» **Data segment**:
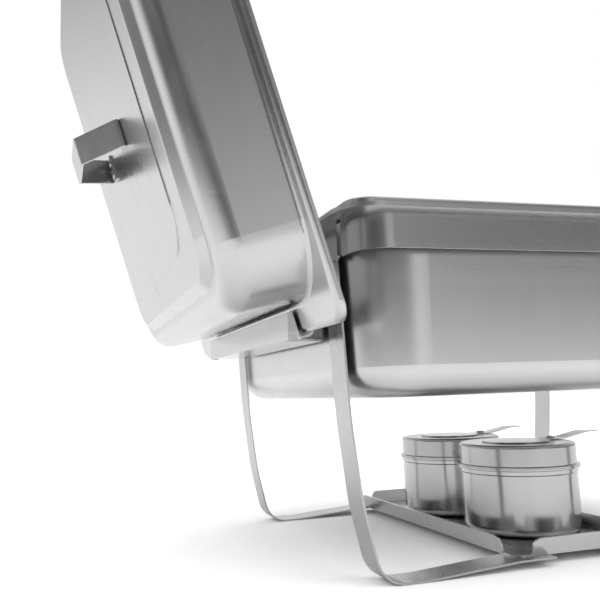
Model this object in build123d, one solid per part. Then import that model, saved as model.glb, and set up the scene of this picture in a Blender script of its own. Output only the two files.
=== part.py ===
from build123d import *
import os
from math import cos, radians, sin

# Buffet chafing dish: a folded-strip stand, a water pan with a food pan in it, two fuel
# burners on a tray, and the lid hung upright on its short edge in the left lid hooks.
# Millimetres, +Z up, +X along the dish, +Y from front to back.
# All shapes are drawn with the dish centred on X = 0, Y = 0 and standing on Z = 0. The
# finished set is then moved along X, so that the origin is the bottom centre of the
# whole set's box, with the hung lid included.

os.makedirs("parts", exist_ok=True)

# ---------------------------------------------------------------- driving dimensions
SHEET = 1.0            # deep-drawn sheet of pans, lid, cups and covers

RIM_LENGTH, RIM_WIDTH, RIM_RADIUS = 376.0, 356.0, 24.0   # water pan flange, plan view
RIM_Z = 230.0          # top of the water pan flange
RIM_LIP = 2.6          # height of the turned-down edge of that flange
WATER_LENGTH, WATER_WIDTH = 342.0, 320.0                 # water pan body at its mouth
WATER_DEPTH = 113.0
WATER_CORNER, WATER_BOTTOM = 44.0, 20.0                  # vertical and bottom radii

FOOD_RIM_LENGTH, FOOD_RIM_WIDTH, FOOD_RIM_RADIUS = 354.0, 325.0, 14.0
FOOD_LIP = 7.5         # height of the food pan's turned-down edge
FOOD_LENGTH, FOOD_WIDTH = 322.0, 294.0
FOOD_DEPTH = 65.0
FOOD_CORNER, FOOD_BOTTOM = 34.0, 14.0
FOOD_EDGE = 1.5        # rounding of its top edge
PAN_DRAFT = 2.0        # degrees

BAND_T, BAND_HEIGHT = 1.5, 24.0                          # flat strip under the rim
BAND_X, BAND_Y = 175.5, 169.5                            # its outer faces
BAND_RADIUS, BAND_END_Y = 20.0, 140.0
BAND_TOP = RIM_Z - SHEET

LEG_T, LEG_WIDTH, LEG_OUTER_Y = 1.4, 22.0, 127.5
LEG_KNEE = (-170.2, 104.0)                               # X and Z of the outer face there
LEG_ANKLE = (-164.6, 50.0)
LEG_TOE_X, FOOT_END_X = -153.0, -124.0                   # where the foot's flat would begin, ends
LEG_END_X = 26.0       # where the strip ends under the tray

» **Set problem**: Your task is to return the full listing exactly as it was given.

» **Exercise response**:
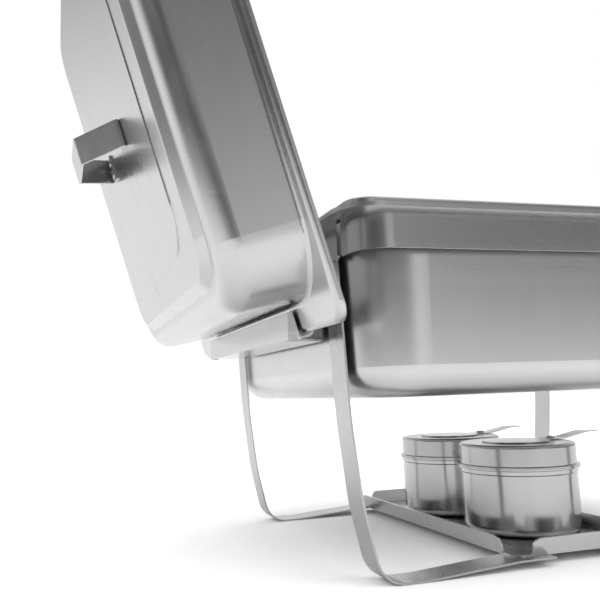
Model this object in build123d, one solid per part. Then import that model, saved as model.glb, and set up the scene of this picture in a Blender script of its own. Output only the two files.
=== part.py ===
from build123d import *
import os
from math import cos, radians, sin

# Buffet chafing dish: a folded-strip stand, a water pan with a food pan in it, two fuel
# burners on a tray, and the lid hung upright on its short edge in the left lid hooks.
# Millimetres, +Z up, +X along the dish, +Y from front to back.
# All shapes are drawn with the dish centred on X = 0, Y = 0 and standing on Z = 0. The
# finished set is then moved along X, so that the origin is the bottom centre of the
# whole set's box, with the hung lid included.

os.makedirs("parts", exist_ok=True)

# ---------------------------------------------------------------- driving dimensions
SHEET = 1.0            # deep-drawn sheet of pans, lid, cups and covers

RIM_LENGTH, RIM_WIDTH, RIM_RADIUS = 376.0, 356.0, 24.0   # water pan flange, plan view
RIM_Z = 230.0          # top of the water pan flange
RIM_LIP = 2.6          # height of the turned-down edge of that flange
WATER_LENGTH, WATER_WIDTH = 342.0, 320.0                 # water pan body at its mouth
WATER_DEPTH = 113.0
WATER_CORNER, WATER_BOTTOM = 44.0, 20.0                  # vertical and bottom radii

FOOD_RIM_LENGTH, FOOD_RIM_WIDTH, FOOD_RIM_RADIUS = 354.0, 325.0, 14.0
FOOD_LIP = 7.5         # height of the food pan's turned-down edge
FOOD_LENGTH, FOOD_WIDTH = 322.0, 294.0
FOOD_DEPTH = 65.0
FOOD_CORNER, FOOD_BOTTOM = 34.0, 14.0
FOOD_EDGE = 1.5        # rounding of its top edge
PAN_DRAFT = 2.0        # degrees

BAND_T, BAND_HEIGHT = 1.5, 24.0                          # flat strip under the rim
BAND_X, BAND_Y = 175.5, 169.5                            # its outer faces
BAND_RADIUS, BAND_END_Y = 20.0, 140.0
BAND_TOP = RIM_Z - SHEET

LEG_T, LEG_WIDTH, LEG_OUTER_Y = 1.4, 22.0, 127.5
LEG_KNEE = (-170.2, 104.0)                               # X and Z of the outer face there
LEG_ANKLE = (-164.6, 50.0)
LEG_TOE_X, FOOT_END_X = -153.0, -124.0                   # where the foot's flat would begin, ends
LEG_END_X = 26.0       # where the strip ends under the tray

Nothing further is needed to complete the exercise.